The Four Types of Leadership
Aside from laissez-faire leadership, there are three other main leadership styles, though in practice most managers utilize a blend of all four types. The three other leadership styles are democratic (or participative), autocratic (or authoritarian) and paternal. Each management style has benefits and drawbacks, which is why a great manager will institute a well-balanced technique that merges all four, and he will often change leadership styles according to each situation he encounters.
A democratic leader is similar to a laissez-faire one in that she will decentralize authority and let her subordinates make decisions. While a laissez-faire leader generally lets the employees take the reins completely, the democratic leader will still guide the team from the sidelines, often acting like a moderator to direct the ideas brought forth by the team members. Democratic leaders encourage creativity and outside-the-box thinking like laissez-faire leaders, but because they ultimately call the shots, employees feel more direction and are generally more productive. On the downside, some employees may feel ignored if their ideas are never chosen. Employees working for democratic managers tend to have improved job performance, a greater ability to solve complex problems and less absenteeism, and they tend to stay at their jobs longer.
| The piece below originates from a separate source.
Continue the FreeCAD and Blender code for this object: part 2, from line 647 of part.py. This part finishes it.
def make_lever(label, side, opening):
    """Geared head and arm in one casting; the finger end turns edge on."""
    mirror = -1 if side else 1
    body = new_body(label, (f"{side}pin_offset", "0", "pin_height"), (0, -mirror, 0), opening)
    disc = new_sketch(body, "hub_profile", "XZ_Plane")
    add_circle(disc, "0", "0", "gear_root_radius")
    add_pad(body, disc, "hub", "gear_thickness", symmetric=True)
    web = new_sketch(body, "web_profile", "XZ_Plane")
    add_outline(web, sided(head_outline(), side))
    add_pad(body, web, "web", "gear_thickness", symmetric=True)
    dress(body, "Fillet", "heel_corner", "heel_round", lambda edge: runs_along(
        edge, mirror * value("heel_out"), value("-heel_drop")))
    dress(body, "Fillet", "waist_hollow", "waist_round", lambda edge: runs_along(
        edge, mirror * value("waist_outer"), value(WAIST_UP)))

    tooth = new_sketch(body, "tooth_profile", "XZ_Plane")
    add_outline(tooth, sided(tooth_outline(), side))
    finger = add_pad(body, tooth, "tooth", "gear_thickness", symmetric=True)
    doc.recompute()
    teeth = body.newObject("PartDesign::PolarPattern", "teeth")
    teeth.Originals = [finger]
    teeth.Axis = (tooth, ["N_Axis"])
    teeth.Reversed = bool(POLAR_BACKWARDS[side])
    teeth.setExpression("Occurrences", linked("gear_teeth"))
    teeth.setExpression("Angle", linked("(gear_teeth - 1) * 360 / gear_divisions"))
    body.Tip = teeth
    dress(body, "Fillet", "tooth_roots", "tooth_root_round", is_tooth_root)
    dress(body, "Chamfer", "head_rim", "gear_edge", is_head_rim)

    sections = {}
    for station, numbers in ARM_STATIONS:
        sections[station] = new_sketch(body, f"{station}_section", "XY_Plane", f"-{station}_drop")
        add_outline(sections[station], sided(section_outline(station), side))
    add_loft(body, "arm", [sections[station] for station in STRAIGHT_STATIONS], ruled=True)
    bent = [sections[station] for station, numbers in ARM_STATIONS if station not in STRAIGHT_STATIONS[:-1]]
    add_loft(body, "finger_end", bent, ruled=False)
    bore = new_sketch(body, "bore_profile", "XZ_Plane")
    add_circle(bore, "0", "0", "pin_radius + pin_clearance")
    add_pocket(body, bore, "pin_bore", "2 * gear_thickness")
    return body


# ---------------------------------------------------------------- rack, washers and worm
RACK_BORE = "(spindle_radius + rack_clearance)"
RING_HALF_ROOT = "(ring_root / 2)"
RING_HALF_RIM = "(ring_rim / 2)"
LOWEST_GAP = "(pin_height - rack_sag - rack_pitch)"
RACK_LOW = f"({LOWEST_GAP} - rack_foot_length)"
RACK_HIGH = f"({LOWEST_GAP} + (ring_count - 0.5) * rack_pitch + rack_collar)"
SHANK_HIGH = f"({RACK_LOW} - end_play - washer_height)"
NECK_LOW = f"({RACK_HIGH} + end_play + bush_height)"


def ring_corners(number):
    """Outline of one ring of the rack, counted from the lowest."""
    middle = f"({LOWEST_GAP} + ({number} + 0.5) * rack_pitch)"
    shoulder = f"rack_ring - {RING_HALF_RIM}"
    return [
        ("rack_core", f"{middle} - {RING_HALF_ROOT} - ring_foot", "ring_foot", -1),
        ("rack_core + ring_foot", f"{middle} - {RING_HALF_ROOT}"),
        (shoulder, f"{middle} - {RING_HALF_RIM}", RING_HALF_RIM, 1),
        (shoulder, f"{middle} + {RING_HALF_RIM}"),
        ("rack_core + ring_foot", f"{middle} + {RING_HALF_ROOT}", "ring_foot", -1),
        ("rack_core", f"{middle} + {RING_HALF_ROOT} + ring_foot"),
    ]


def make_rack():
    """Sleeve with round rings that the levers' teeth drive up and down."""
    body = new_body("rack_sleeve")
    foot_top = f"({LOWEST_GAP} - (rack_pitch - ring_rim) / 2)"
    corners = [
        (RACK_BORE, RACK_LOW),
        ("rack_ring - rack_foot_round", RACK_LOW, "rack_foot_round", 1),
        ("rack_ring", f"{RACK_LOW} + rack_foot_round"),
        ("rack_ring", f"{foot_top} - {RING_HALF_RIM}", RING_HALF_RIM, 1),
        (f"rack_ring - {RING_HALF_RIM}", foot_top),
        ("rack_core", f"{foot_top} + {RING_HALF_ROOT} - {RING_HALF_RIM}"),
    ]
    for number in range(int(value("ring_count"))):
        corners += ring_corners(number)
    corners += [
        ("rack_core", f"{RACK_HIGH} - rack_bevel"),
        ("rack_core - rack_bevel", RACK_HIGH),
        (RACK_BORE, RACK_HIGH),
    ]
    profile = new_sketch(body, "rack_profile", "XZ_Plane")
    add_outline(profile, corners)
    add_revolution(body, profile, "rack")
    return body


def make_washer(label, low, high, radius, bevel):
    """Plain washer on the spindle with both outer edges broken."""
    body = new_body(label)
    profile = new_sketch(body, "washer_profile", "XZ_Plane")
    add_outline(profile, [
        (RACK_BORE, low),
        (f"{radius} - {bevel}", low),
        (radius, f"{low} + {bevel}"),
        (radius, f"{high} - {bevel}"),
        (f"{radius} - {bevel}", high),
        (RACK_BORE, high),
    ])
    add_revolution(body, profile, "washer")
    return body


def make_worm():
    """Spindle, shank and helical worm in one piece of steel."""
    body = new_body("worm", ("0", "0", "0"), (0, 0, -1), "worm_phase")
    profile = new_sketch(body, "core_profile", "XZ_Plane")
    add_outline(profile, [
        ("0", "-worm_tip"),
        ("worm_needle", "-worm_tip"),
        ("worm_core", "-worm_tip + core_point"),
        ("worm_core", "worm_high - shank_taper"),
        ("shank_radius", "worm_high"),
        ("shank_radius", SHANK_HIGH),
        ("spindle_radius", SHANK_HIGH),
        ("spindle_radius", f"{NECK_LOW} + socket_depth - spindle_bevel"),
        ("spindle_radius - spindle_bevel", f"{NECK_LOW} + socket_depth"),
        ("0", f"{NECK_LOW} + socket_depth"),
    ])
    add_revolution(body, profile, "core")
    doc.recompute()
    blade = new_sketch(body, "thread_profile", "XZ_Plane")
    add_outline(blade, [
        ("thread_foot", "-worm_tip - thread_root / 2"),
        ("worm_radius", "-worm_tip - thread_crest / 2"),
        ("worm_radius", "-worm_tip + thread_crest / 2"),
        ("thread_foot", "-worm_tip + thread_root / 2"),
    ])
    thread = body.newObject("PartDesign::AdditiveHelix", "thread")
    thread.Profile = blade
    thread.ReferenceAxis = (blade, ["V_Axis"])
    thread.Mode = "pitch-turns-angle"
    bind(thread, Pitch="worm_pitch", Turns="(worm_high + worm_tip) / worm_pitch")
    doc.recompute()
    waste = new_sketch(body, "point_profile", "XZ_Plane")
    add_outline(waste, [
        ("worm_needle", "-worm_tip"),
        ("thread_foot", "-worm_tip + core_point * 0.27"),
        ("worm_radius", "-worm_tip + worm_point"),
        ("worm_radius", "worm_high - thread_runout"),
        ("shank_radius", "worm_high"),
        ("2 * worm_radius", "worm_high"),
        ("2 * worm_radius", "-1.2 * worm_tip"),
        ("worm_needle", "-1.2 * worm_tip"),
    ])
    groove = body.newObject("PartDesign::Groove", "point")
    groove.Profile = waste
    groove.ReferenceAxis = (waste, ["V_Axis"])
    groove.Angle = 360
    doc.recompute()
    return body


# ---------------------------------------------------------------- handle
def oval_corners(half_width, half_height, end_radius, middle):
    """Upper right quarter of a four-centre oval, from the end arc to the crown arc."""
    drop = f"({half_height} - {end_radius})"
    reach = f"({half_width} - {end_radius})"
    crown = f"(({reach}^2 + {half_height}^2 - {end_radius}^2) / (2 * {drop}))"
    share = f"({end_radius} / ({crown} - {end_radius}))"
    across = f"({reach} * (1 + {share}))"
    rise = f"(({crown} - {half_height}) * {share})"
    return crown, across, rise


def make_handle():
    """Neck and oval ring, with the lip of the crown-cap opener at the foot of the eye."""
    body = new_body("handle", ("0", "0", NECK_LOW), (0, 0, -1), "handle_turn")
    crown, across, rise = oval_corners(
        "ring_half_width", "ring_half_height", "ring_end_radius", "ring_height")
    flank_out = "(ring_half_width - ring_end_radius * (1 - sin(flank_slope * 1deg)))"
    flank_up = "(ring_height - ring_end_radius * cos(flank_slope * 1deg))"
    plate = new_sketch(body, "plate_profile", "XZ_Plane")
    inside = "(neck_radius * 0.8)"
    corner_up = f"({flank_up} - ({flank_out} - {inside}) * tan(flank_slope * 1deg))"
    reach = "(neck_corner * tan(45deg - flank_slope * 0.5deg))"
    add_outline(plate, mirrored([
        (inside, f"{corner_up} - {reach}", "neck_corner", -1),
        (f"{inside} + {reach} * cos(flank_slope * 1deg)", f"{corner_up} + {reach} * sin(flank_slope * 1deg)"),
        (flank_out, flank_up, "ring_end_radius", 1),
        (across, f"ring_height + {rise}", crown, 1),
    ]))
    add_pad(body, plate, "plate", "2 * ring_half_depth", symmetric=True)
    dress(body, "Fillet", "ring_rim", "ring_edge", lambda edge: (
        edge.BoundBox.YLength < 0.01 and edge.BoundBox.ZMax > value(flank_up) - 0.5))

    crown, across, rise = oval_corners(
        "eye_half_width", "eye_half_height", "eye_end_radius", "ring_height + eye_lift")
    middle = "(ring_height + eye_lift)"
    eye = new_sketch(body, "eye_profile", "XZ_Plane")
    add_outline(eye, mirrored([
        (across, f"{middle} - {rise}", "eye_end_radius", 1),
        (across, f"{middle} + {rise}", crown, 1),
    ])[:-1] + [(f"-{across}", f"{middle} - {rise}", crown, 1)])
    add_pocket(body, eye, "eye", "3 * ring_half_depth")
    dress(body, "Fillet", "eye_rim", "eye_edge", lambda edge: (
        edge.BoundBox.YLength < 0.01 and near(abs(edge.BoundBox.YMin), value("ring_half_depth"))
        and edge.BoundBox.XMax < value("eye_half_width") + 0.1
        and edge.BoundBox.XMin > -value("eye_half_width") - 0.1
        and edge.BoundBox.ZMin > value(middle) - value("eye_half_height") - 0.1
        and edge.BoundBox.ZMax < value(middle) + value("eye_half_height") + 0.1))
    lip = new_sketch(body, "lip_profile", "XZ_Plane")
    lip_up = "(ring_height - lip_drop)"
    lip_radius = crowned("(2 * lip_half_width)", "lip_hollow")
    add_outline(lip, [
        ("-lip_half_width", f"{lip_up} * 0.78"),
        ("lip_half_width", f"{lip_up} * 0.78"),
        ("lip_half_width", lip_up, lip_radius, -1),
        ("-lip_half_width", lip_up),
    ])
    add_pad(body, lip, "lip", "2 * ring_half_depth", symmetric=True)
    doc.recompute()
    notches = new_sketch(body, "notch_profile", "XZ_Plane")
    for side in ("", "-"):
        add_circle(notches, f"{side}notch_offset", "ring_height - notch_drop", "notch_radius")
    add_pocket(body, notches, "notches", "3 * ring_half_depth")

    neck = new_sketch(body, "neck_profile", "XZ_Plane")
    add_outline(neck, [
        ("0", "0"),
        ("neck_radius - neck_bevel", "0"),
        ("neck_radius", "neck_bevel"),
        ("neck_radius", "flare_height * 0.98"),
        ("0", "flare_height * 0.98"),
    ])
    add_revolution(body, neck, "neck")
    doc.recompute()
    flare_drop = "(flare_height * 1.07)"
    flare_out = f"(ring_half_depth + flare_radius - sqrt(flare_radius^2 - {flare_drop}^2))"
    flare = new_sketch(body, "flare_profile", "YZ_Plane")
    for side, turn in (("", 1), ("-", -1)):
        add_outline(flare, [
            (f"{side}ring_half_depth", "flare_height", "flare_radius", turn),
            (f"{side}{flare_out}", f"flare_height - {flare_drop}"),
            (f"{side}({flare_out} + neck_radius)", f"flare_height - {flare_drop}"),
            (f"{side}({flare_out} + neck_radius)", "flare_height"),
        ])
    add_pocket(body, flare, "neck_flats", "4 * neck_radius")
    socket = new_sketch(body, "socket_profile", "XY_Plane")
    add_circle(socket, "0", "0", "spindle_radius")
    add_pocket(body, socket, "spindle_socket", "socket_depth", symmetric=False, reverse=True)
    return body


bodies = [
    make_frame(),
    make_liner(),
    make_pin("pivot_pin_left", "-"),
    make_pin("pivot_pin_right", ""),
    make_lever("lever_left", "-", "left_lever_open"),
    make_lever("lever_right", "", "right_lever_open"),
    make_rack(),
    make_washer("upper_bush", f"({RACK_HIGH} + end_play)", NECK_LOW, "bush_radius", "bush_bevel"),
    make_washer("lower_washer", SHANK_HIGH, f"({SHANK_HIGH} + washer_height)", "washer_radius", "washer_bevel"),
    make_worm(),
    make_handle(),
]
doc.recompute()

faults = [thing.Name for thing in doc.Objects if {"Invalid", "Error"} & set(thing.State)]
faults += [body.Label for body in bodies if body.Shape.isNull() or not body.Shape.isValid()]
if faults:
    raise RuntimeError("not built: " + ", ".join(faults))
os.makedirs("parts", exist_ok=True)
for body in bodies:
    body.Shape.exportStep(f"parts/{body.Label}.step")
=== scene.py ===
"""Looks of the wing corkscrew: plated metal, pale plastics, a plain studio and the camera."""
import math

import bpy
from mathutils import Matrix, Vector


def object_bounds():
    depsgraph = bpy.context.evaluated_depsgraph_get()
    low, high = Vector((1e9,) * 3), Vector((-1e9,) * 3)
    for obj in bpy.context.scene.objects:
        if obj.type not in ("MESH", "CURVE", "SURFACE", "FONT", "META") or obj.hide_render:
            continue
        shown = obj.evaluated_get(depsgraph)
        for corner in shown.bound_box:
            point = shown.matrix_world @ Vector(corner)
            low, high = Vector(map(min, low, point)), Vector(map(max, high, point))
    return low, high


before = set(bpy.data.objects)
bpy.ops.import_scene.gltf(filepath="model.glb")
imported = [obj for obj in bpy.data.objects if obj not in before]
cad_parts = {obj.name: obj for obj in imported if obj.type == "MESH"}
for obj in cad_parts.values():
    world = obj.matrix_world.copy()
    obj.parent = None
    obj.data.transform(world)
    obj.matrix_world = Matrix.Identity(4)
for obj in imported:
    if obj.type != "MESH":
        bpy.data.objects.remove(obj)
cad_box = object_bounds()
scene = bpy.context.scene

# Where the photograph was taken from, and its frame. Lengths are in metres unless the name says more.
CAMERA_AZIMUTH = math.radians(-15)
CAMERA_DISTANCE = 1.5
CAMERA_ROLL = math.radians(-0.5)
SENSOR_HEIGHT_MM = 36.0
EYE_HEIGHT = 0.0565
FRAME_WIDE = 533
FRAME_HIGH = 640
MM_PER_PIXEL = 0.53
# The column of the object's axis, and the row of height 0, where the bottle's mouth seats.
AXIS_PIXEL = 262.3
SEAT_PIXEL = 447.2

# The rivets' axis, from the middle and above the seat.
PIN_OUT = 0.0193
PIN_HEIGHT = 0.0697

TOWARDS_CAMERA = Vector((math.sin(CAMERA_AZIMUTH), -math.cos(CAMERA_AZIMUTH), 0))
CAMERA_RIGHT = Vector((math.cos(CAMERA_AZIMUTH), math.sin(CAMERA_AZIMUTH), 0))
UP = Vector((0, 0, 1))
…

An autocratic leader is essentially the opposite of a democratic leader. He will want to make all major decisions without input from employees, will often tell his subordinates how to do their jobs and may set strict rules about the workplace environment. Autocratic managers can often frustrate workers who feel they are not being listened to and may come across as unlikable and too bossy. While this management style may not work well with experienced or strong-willed employees, it can actually work well when the leader is guiding entry-level workers who are not prepared to make decisions and need more guidance to do their work.
Paternal leaders tend to treat their employees like their children. They may listen to their subordinates superficially, but they still think they know best and often ignore employee input. The paternal leader will offer employees good fringe benefits to try to keep them happy, hoping this will make the employees respect her, better listen to her and work harder out of gratitude. While employees often appreciate the fringe benefits and departmental protections from those higher up, they also often become resentful because paternal leaders can come across as patronizing, condescending and superficially interested in employee contributions.
Laissez-faire characteristics displayed by managers using this leadership technique include providing subordinates with very little guidance and allowing employees complete freedom to make their own decisions. In this system, managers provide their workers with the tools and resources they need to do their work, and the subordinates will solve all of their problems on their own whenever possible. Essentially, though the power is handed over to the workers, the managers will still take full responsibility for the group's decisions and actions.
Examples of Laissez-Faire Leaders
Some of the most famous people known for using a laissez-faire management style include Steve Jobs and Herbert Hoover. Steve Jobs was known for telling his team what he would like to see done and then leaving the details up to his staff to determine how the project was actually to be completed. Herbert Hoover is well remembered in history for taking a laissez-faire approach to the economy, even failing to take any action on the Great Depression until it was too late for anything but drastic changes to turn the economy around. He often allowed his senior advisors to take on tasks about which he did not feel he was knowledgeable.
Situations Where Laissez-Faire Works Best
While laissez-faire management is often ineffective, there are situations where laissez-faire management can be the most beneficial, and this leadership style does have some advantages overall. When employees are highly skilled, knowledgeable about the project, able to work on their own and are motivated about their work, a laissez-faire leadership technique can allow the boss to stay out of his subordinate's way so they can get things done on their own. To that extent, laissez-fair leadership is usually the best course of action when a manager is coordinating with a group of self-employed contractors, as these experienced professionals often choose to work for themselves precisely because they are self-motivated and they do not want a manager to tell them how to do their jobs.
Laissez-faire is also a good strategy in situations where the employees know more about a project than the manager. In these cases, it is best for the boss to step back and let her subordinates run the show or at least make the majority of decisions about a project. Even in this case, though, the manager can use input from the employees to make decisions about overall project goals and deadlines while allowing her employees to make up their own minds as to how to meet these expectations.
In any situation involving laissez-faire leadership, it is important that the manager be readily available for consultations and feedback. Without a superior to talk to, employees may come to an impasse and stop making forward progress because they cannot come to a decision on the proper course of action.